> **Source material**:
■ ■ ■

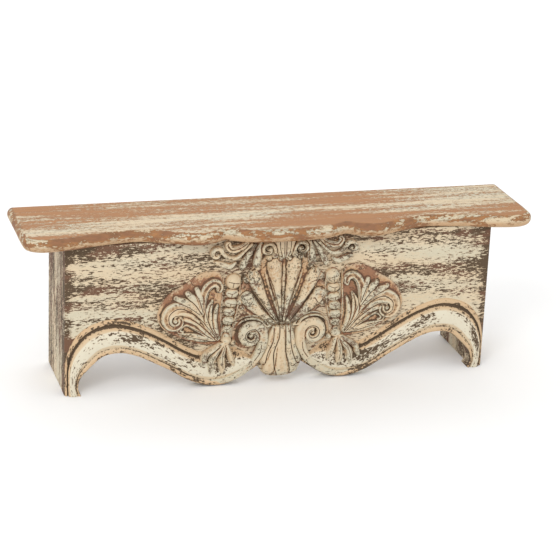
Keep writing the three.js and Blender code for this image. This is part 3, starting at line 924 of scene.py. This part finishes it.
def moulding_paint(name, seed):
    """The same paint, rubbed along the moulding's own run."""
    m = Finish(name)
    shift = (seed, seed * 2, seed * 3)
    over = m.attribute("over")
    along = m.attribute("along")
    lay = m.node("ShaderNodeCombineXYZ", {}, {"X": along * 0.6, "Y": over * 0.048, "Z": seed})

    def drag(long, short, detail=3.0, rough=0.6):
        where = m.node("ShaderNodeMapping", {}, {"Vector": lay, "Scale": (long, short, 1)})
        return m.node("ShaderNodeTexNoise", {}, {"Vector": where, "Scale": 1.0, "Detail": detail,
                                                 "Roughness": rough})

    ragged = m.noise((380, 380, 380), detail=4.0, rough=0.75, shift=shift)
    slow = drag(9, 40, 1.0)
    fleck = drag(130, 420)
    worn = (fleck - 0.5) * 2.0 + (drag(22, 110) - 0.5) * 1.5 + (slow - 0.5) * 1.1 + (ragged - 0.5) * 0.8
    on_arch = 1 - along.step(0.66, 0.72)
    groove = over.step(0.115, 0.16) * (1 - over.step(0.20, 0.26)) * on_arch
    line = over.step(0.785, 0.815) * (1 - over.step(0.835, 0.87))
    rim = over.step(0.955, 1.0)
    groove = (groove + line * 0.6 + rim * 0.8 + (ragged - 0.5) * 1.6 + (slow - 0.5) * 0.9).step(0.40, 0.62)
    gone = worn.step(0.13, 0.22)
    # middle is the band's crown: its pale paint, lightened further as a painted highlight.
    middle = over.step(0.27, 0.40) * (1 - over.step(0.66, 0.80))
    paint = m.mix((middle * 1.2 + slow - 0.4).step(0.3, 0.8), CREAM, PALE_PAINT_AND_HIGHLIGHT)
    # lip lays sand on the beads and on the band's flanks: their tan paint, with painted shade where the band
    # falls away from its crown.
    lip = over.step(0.80, 0.9).at_least(1 - over.step(0.08, 0.22)).at_least((1 - over.step(0.24, 0.36)) * 0.8)
    paint = m.mix(lip * (0.35 + slow * 0.7), paint, SAND)
    paint = m.mix(worn.step(-0.1, 0.25) * 0.4, paint, SAND)
    dark = groove.at_least(gone)
    height = (1 - dark) * 0.6 + ragged * 0.5
    m.use(Base_Color=m.mix(dark, paint, DARK_BROWN), Roughness=0.6 + dark * 0.2,
          Normal=m.bump(height, 0.0003))
    return m.material


RUBBED = {"shell": 0.05, "tongue": -0.02, "volute": -0.07, "crest": 0.02, "lobe": 0.0, "bead": -0.05,
          "leaf": -0.04}
for i, piece in enumerate(carvings):
    rub = next(share for word, share in RUBBED.items() if word in piece.name)
    piece.data.materials.append(carving_paint(f"{piece.name}_paint", 1.7 * i, rub))
for i, piece in enumerate(mouldings):
    piece.data.materials.append(moulding_paint(f"{piece.name}_paint", 2.3 + i))

# %% [markdown]
# ## The top board's finish
#
# The top has been used and rubbed most. Broad bands of orange-brown wood run through what is left of the
# cream paint. Where the edge turns down, the wood is browner, and ragged chips of cream cling to its
# lower half.


# %% Top finish
def top_finish():
    m = Finish("top_finish")
    chips = m.noise((70, 150, 240), detail=4.0, rough=0.7)
    rim = (m.attribute("rim") + (chips - 0.5) * 0.9).step(0.30, 0.60)
    lower = 1 - m.part(2).step(top_lo.z + 0.006, top_lo.z + 0.012)
    slow = m.noise((3, 34, 34), detail=2.0, bend=0.2, shift=(4.4, 0, 0))
    streak = m.noise((6, 110, 110), detail=3.0, rough=0.6, bend=0.3)
    fleck = m.noise((170, 420, 420), detail=4.0, rough=0.8)
    grain = m.noise((9, 500, 500), detail=3.0, rough=0.6)
    worn = (slow - 0.5) * 2.2 + (streak - 0.5) * 1.3 + (fleck - 0.5) * 2.4
    flat_bare = worn.step(-0.22, 0.02)
    ragged = m.noise((190, 260, 420), detail=3.0, rough=0.75)
    blotch = m.noise((24, 40, 80), detail=2.0, shift=(2.0, 0, 0))
    held = (chips - 0.5) * 1.3 + (ragged - 0.5) * 1.5 + lower * 0.20 + (blotch - 0.5) * 2.0
    edge_bare = 1 - held.step(0.09, 0.16)
    bare = m.blend(rim, flat_bare, edge_bare)
    wood = m.mix(grain.step(0.3, 0.7), BARE_WOOD, tint(154, 106, 64))
    wood = m.mix(rim * (1 - blotch.step(0.36, 0.50)) * 0.8, wood, TERRACOTTA)
    wood = m.mix(rim * (chips * 2.4 - 0.8), wood, tint(118, 84, 54))
    # A dark umber line along the top edge, where the nose begins, is painted shade standing in for the
    # ridge's shadow.
    arris_painted_shade = m.attribute("rim").step(0.12, 0.26) * (1 - m.attribute("rim").step(0.30, 0.46))
    wood = m.mix(arris_painted_shade * 0.7, wood, PAINTED_SHADE_UMBER)
    paint = m.mix(streak.step(0.4, 0.6), CREAM, PALE_GREEN)
    specks = ((fleck - 0.5) * 1.6 + (streak - 0.5) * 0.6).step(0.06, 0.14) * 0.65
    paint = m.mix(specks, paint, tint(142, 118, 84))
    paint = m.mix(rim * lower * 0.6, paint, TAN)
    height = (1 - bare) * 0.7 + grain * 0.4 + fleck * 0.3
    m.use(Base_Color=m.mix(bare, paint, wood), Roughness=0.55 + fleck * 0.2, Normal=m.bump(height, 0.0005))
    return m.material


top_piece.data.materials.append(top_finish())

# %% [markdown]
# ## Hidden wood and steel
#
# The rail, the cleat, the corner blocks and the dowels were never painted. They are sawn wood with a thin
# brown wash. The plates and screws are zinc-plated steel, dulled a little.


# %% Bare wood and zinc
def bare_wood(grain):
    m = Finish(f"bare_wood_{grain.lower()}")

    def lay(long, short, **more):
        scale = {"X": (long, short, short), "Y": (short, long, short), "Z": (short, short, long)}[grain]
        return m.noise(scale, **more)

    grain_line = lay(8, 420, detail=3.0, rough=0.65, bend=0.3)
    wash = lay(12, 60, detail=3.0)
    colour = m.mix(grain_line.step(0.35, 0.68), tint(176, 136, 96), tint(140, 98, 64))
    colour = m.mix(wash.step(0.5, 0.72) * 0.7, colour, tint(104, 72, 48))
    m.use(Base_Color=colour, Roughness=0.78, Normal=m.bump(grain_line, 0.0003))
    return m.material


def zinc():
    m = Finish("zinc_plate")
    haze = m.noise((300, 300, 300), detail=3.0)
    steel = m.mix(haze.step(0.4, 0.7), tint(190, 190, 186), tint(160, 160, 155))
    m.use(Metallic=1.0, Roughness=0.28 + haze * 0.25, Base_Color=steel,
          Normal=m.bump(m.noise((900, 900, 900)), 0.00005))
    return m.material


STEEL = zinc()
WOODS = {"rail_dowel": bare_wood("X"), "hanging_rail": None, "front_cleat": None,
         "corner_block": bare_wood("Z")}
WOODS["hanging_rail"] = WOODS["front_cleat"] = WOODS["rail_dowel"]


def cad_nodes():
    return [o for o in bpy.data.objects if o.type == "MESH" and o.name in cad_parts]


for node in cad_nodes():
    look = STEEL if "screw" in node.name or "keyhole" in node.name else None
    for word, material in WOODS.items():
        if word in node.name:
            look = material
    if look is not None:
        node.data.materials.clear()
        node.data.materials.append(look)
        print(node.name, "gets", look.name)

# %% [markdown]
# ## The studio
#
# A pale floor, a broad soft key light from the upper left, a weaker fill and a bright plain surround. The
# camera looks from the left and a little above, so the top, the front and one end show.

# %% Floor, lights and camera
floor_mesh = bpy.data.meshes.new("floor")
bm = bmesh.new()
bmesh.ops.create_grid(bm, x_segments=1, y_segments=1, size=6,
                      matrix=Matrix.Translation((0, 0, FOOT - 0.0002)))
bm.to_mesh(floor_mesh)
bm.free()
floor = bpy.data.objects.new("floor", floor_mesh)
bpy.context.collection.objects.link(floor)
studio = Finish("studio_floor")
studio.use(Base_Color=(0.94, 0.94, 0.935, 1), Roughness=0.9)
floor_mesh.materials.append(studio.material)

world = bpy.data.worlds.new("studio")
world.use_nodes = True
world.node_tree.nodes["Background"].inputs["Color"].default_value = (1, 1, 1, 1)
world.node_tree.nodes["Background"].inputs["Strength"].default_value = 0.92
bpy.context.scene.world = world
bpy.context.scene.view_settings.view_transform = "Standard"


def lamp(name, place, aim, size, power):
    data = bpy.data.lights.new(name, "AREA")
    data.size = size
    data.energy = power
    light = bpy.data.objects.new(name, data)
    light.location = place
    light.rotation_euler = (Vector(aim) - Vector(place)).to_track_quat("-Z", "Y").to_euler()
    bpy.context.collection.objects.link(light)


lamp("key", (-1.3, -1.9, 1.7), (0, 0, 0), 1.0, 23)
lamp("fill", (1.8, -1.8, 0.7), (0, 0, 0), 1.4, 3)
lamp("back", (0.3, 2.4, 2.0), (0, 1.8, 0), 2.5, 20)


def camera(azimuth, elevation, roll, reach, lens, aim):
    a, e = math.radians(azimuth), math.radians(elevation)
    back = Vector((math.sin(a) * math.cos(e), -math.cos(a) * math.cos(e), math.sin(e)))
    data = bpy.data.cameras.new("camera")
    data.lens = lens
    data.sensor_width = 36
    eye = bpy.data.objects.new("camera", data)
    eye.location = Vector(aim) + back * reach
    level = (-back).to_track_quat("-Z", "Y").to_matrix()
    eye.rotation_euler = (level @ Matrix.Rotation(math.radians(roll), 3, "Z")).to_euler()
    bpy.context.collection.objects.link(eye)
    bpy.context.scene.camera = eye


camera(-17, 20, 2.5, 2.8, 130, (0.012, -0.07, -0.053))
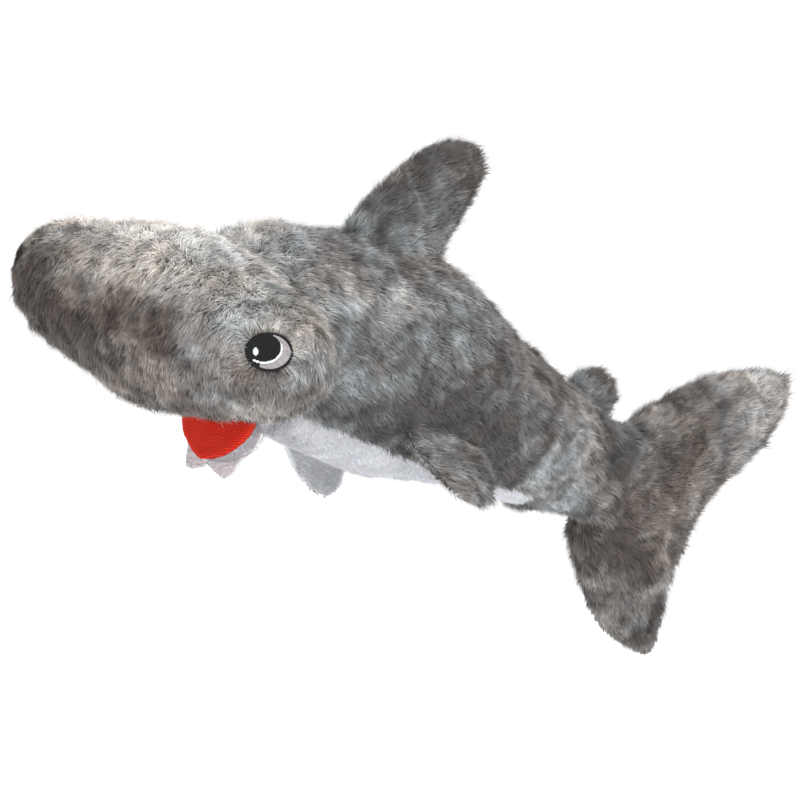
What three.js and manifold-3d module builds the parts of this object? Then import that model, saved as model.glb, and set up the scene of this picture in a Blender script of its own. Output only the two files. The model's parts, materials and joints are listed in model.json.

■ ■ ■

Of the lines in this listing, report how many contain the string "scene", and give the number only.

> **The solution**:
5